Fiber & Material Science

Recycled Yarn Technology: rPET, Recycled Cotton, Eco-Wool

How recycled fibers are processed, how they perform versus virgin alternatives, and which certifications apply to recycled scarf yarns.

Standards referenced: GRS v4.0 · RCS v2.0 · ISO 14067:2018 · ISO 105-C06 · Oeko-Tex Standard 100

50–60%
Lower Carbon vs Virgin Polyester
GRS / RCS
Primary Recycled Fiber Certifications
Mechanical / Chemical
Two Recycling Routes
≥20%
Min. Recycled Content for GRS Claim

Fiber Profiles

The Three Major Recycled Yarn Types for Scarf Production

rPET, recycled cotton, and eco-wool each follow different processing routes, carry different performance trade-offs relative to virgin fiber, and require different certification frameworks. Understanding these distinctions is essential for accurate specification and sustainability claims.

RY-01 rPET (Recycled Polyester) — Post-Consumer PET Bottles

rPET is produced from post-consumer PET bottles via mechanical recycling: bottles are collected, sorted, and cleaned, then shredded into flake, melted into chip, and melt-spun into filament yarn. The mechanical recycling route preserves the polymer backbone, resulting in fiber with the same molecular structure — and therefore the same physical properties — as virgin polyester.

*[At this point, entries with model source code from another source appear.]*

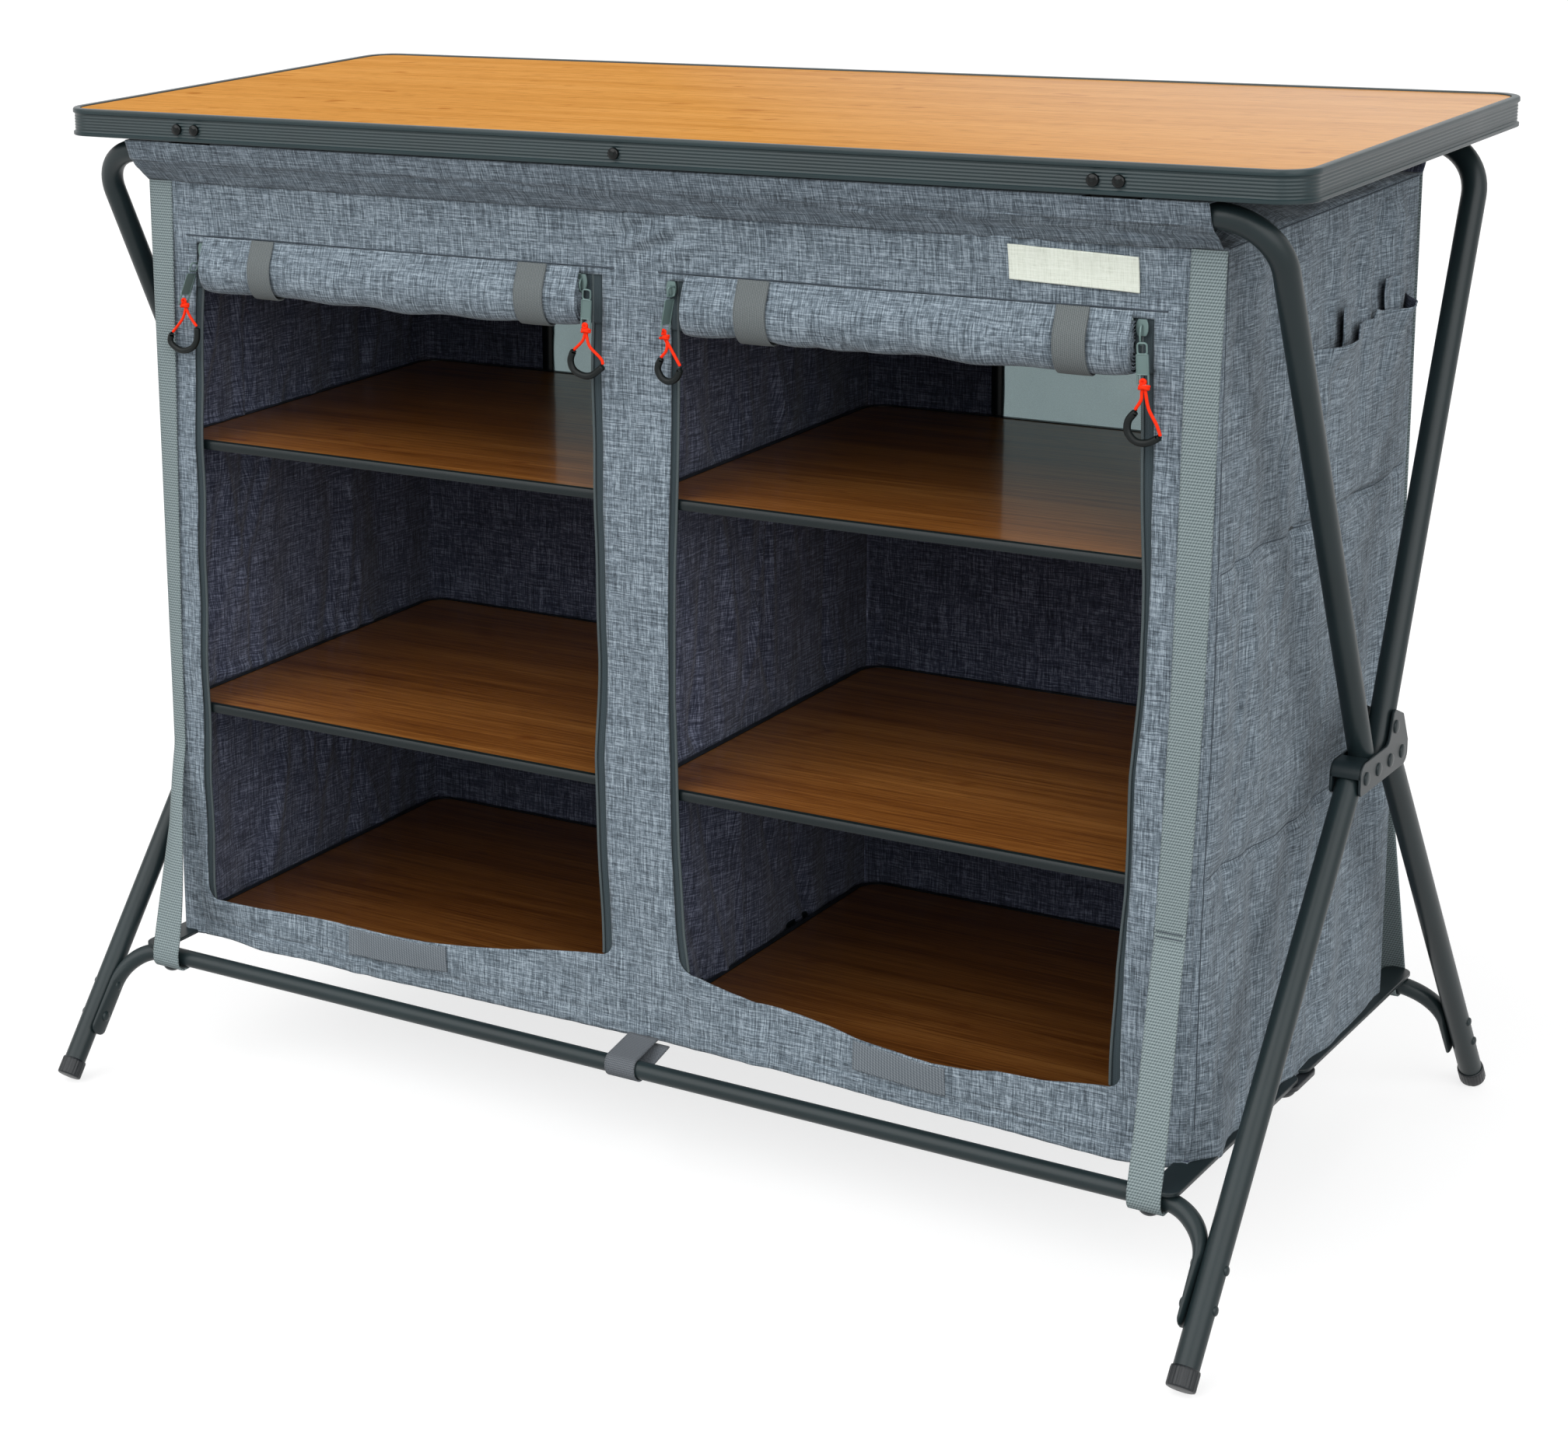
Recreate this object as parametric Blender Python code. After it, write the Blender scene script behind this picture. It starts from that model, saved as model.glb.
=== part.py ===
"""Fabric camp kitchen cupboard: a folding steel tube frame that carries a worktop
and a sewn fabric cupboard with two rolled-up doors and six wood-grain boards.

Metres, +Z up. X is the width, the doors face -Y, and the floor is Z = 0.
Run with: blender --background --python part.py
"""

from math import acos, atan2, ceil, cos, hypot, pi, radians, sin

import bmesh
import bpy
from mathutils import Matrix, Vector

# Fits between pieces
GAP = 0.0003            # clearance of pieces that touch
OVERRUN = 0.002         # how far cutting tools pass the skin they cut

# Worktop
TABLE_WIDTH = 1.030
TABLE_DEPTH = 0.454
TABLE_HEIGHT = 0.817
TABLE_CORNER = 0.026
RIM_HEIGHT = 0.022
RIM_LIP = 0.0062        # width of the top lip that covers the board's edge
RIM_LIP_HEIGHT = 0.0042
RIM_LIP_THICKNESS = 0.0014
RIM_BEAD = 0.0012       # how far lip and bottom bead stand proud of the ribbed face
RIM_BEAD_HEIGHT = 0.0030
RIM_WALL = 0.0036
BOARD_STEP = 0.0006     # how far the board's face stands above its edge, which the lip holds down
RIM_FLANGE = 0.0100
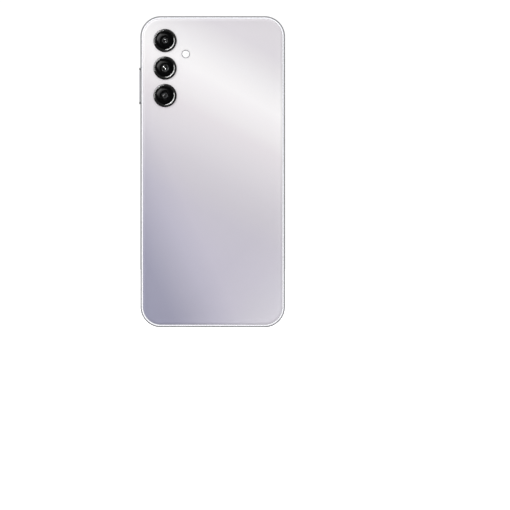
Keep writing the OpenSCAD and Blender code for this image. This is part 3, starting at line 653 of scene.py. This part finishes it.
def rail_piece():
    """Side rail with a bright chamfer, and openings for the keys, tray, sockets, speaker and microphones."""
    lip = GLASS_INSET - 0.1
    seam = COVER_INSET - 0.05
    yb, yf = Y_BACK, Y_FRONT
    prof = [(0.0, yf - 1.1)]
    prof += arc((0.0, yf - 1.1), (0.8, yf - 0.31), 0.16, 8)[1:]
    prof += [(lip, yf - 0.3), (lip, Y_GLASS - 0.15), (WALL, Y_GLASS - 0.15), (WALL, Y_COVER + 0.15),
             (seam, Y_COVER + 0.15), (seam, yb + 0.64), (seam - 0.08, yb + 0.54), (seam - 0.09, yb + 0.42),
             (0.98, yb + 0.69), (0.93, yb + 0.72)]
    prof += arc((0.93, yb + 0.72), (0.0, yb + 1.68), 0.09, 10)[1:]
    obj = sweep("side_rail", prof, smooth_deg=28)
    cutters = []

    def slot_x(side, node_lo, node_hi, gap, edge, r, depth=4.0):
        """Slot through the left or right wall round a box, with a softened mouth."""
        cy, cz = mid(node_lo, node_hi, "y"), mid(node_lo, node_hi, "z")
        ha, hb = (node_hi[1] - node_lo[1]) / 2 + gap, (node_hi[2] - node_lo[2]) / 2 + gap
        r = min(r + gap, ha - 0.01)
        mouth = side * HALF_W
        rows = [(round_rect(ha + edge, hb + edge, r + edge), 0.5),
                (round_rect(ha + edge, hb + edge, r + edge), 0.0),
                (round_rect(ha, hb, r), -edge), (round_rect(ha, hb, r), -depth)]
        return loft("c", rows, lambda a, b, h: (mouth + side * h, cy + a, cz + b))

    vlo, vhi = box_mm("volume_key")
    cutters.append(slot_x(-1, (0, -1.6, vlo[2]), (0, 1.0, vhi[2]), 0.1, 0.08, 0.5))
    plo, phi = box_mm("power_key")
    pz0, pz1 = plo[2] + POWER_FLANGE, phi[2] - POWER_FLANGE
    cutters.append(slot_x(-1, (0, -1.6, pz0), (0, 1.0, pz1), 0.1, 0.0, 0.5))
    # shallow dished recess round the power key
    half = (pz1 - pz0) / 2 + 0.6
    cutters.append(loft("c", [(round_rect(1.78, half + 0.1, 1.2), 0.5), (round_rect(1.78, half + 0.1, 1.2), 0.0),
                              (round_rect(1.6, half - 0.12, 1.0), -0.24)],
                        lambda a, b, h: (-HALF_W - h, KEY_Y + a, (pz0 + pz1) / 2 + b)))
    tlo, thi = box_mm("sim_tray")
    cutters.append(slot_x(1, (0, tlo[1], tlo[2]), (0, thi[1], thi[2]), 0.14, 0.04, 1.1, depth=1.95))
    slo, shi = box_mm("sim_tray_seal")
    cutters.append(slot_x(1, (0, slo[1], slo[2]), (0, shi[1], shi[2]), 0.12, 0.0, 0.2))

    def port_z(outline_at, cx, cy, edge, up=False):
        """Opening in the bottom or top wall, with a softened mouth."""
        mouth = BODY_H if up else 0.0
        s = 1 if up else -1
        rows = [(outline_at(edge), 0.6), (outline_at(edge), 0.0), (outline_at(0), -edge), (outline_at(0), -3.6)]
        return loft("c", rows, lambda a, b, h: (cx + a, cy + b, mouth + s * h))

    ulo, uhi = box_mm("usb_shell")
    uy = mid(ulo, uhi, "y")
    cutters.append(port_z(lambda e: stadium((uhi[0] - ulo[0]) / 2 + 0.1 + e, (uhi[1] - ulo[1]) / 2 + 0.1 + e),
                          0.0, uy, 0.18))
    jlo, jhi = box_mm("headphone_jack")
    cutters.append(port_z(lambda e: circle(1.85 + e, 64), mid(jlo, jhi, "x"), mid(jlo, jhi, "y"), 0.2))

    def small(r, cx, up=False):
        return port_z(lambda e: circle(r + e, 32), cx, uy, 0.08, up)

    sx = mid(*box_mm("speaker_mesh"), "x")
    for i in range(6):
        cutters.append(small(0.6, sx + (i - 2.5) * 2.6))
    cutters.append(small(0.5, mid(*box_mm("bottom_microphone"), "x")))
    cutters.append(small(0.5, mid(*box_mm("top_microphone"), "x"), up=True))
    # hole for the ejector rod, behind the tray
    elo, ehi = box_mm("eject_plunger")
    cutters.append(plug(0.7, HALF_W - 4, HALF_W - 1, (0, mid(elo, ehi, "y"), mid(elo, ehi, "z")), "x", 32))
    cut(obj, cutters, 28)
    return piece(obj, "phone", "silver_frame", "mid_frame", material=M["rail"])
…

Tenacity of mechanically recycled rPET is 3.5–5.5 cN/dtex, identical to virgin PET. Wash colorfastness (ISO 105-C06) achieves 4–5 grades. The primary sustainability advantage is carbon footprint: lifecycle analysis consistently places rPET’s carbon emission at 50–60% lower than virgin polyester, primarily from eliminating petroleum extraction and polymerization steps. GRS (Global Recycled Standard) certification is the industry standard for rPET scarf yarn. Important caveat: the vast majority of commercial rPET is recycled from bottles, not from textile waste. Textile-to-textile chemical recycling remains at early commercial/pilot scale as of 2026.

Tenacity
3.5–5.5 cN/dtex
Same as virgin PET
Wash Colorfastness
4–5
ISO 105-C06 grade
Carbon Reduction
50–60%
vs. virgin polyester, LCA
Certification
GRS
Global Recycled Standard
RY-02 Recycled Cotton — Pre-Consumer and Post-Consumer Sources

Recycled cotton is sourced from two streams: pre-consumer (cutting waste and yarn off-cuts from garment manufacturing) and post-consumer (worn or discarded garments). Both streams undergo mechanical processing: fabric or garments are sorted by color, then shredded mechanically back into fiber.

The key limitation of mechanical recycling is fiber length. Virgin cotton staple runs 25–55mm; mechanical shredding reduces recycled cotton fiber to 5–20mm. Short staple produces weaker yarn with higher surface fuzz, which is why recycled cotton is almost always blended — typically 30–50% recycled content with virgin cotton or polyester — to achieve acceptable tensile performance. Tensile strength is 15–30% lower than equivalent virgin cotton. Water usage in recycled cotton production is approximately 3–8% of that required for virgin cotton field-to-fiber, a significant environmental benefit. RCS (Recycled Claim Standard) is the applicable certification for content claims.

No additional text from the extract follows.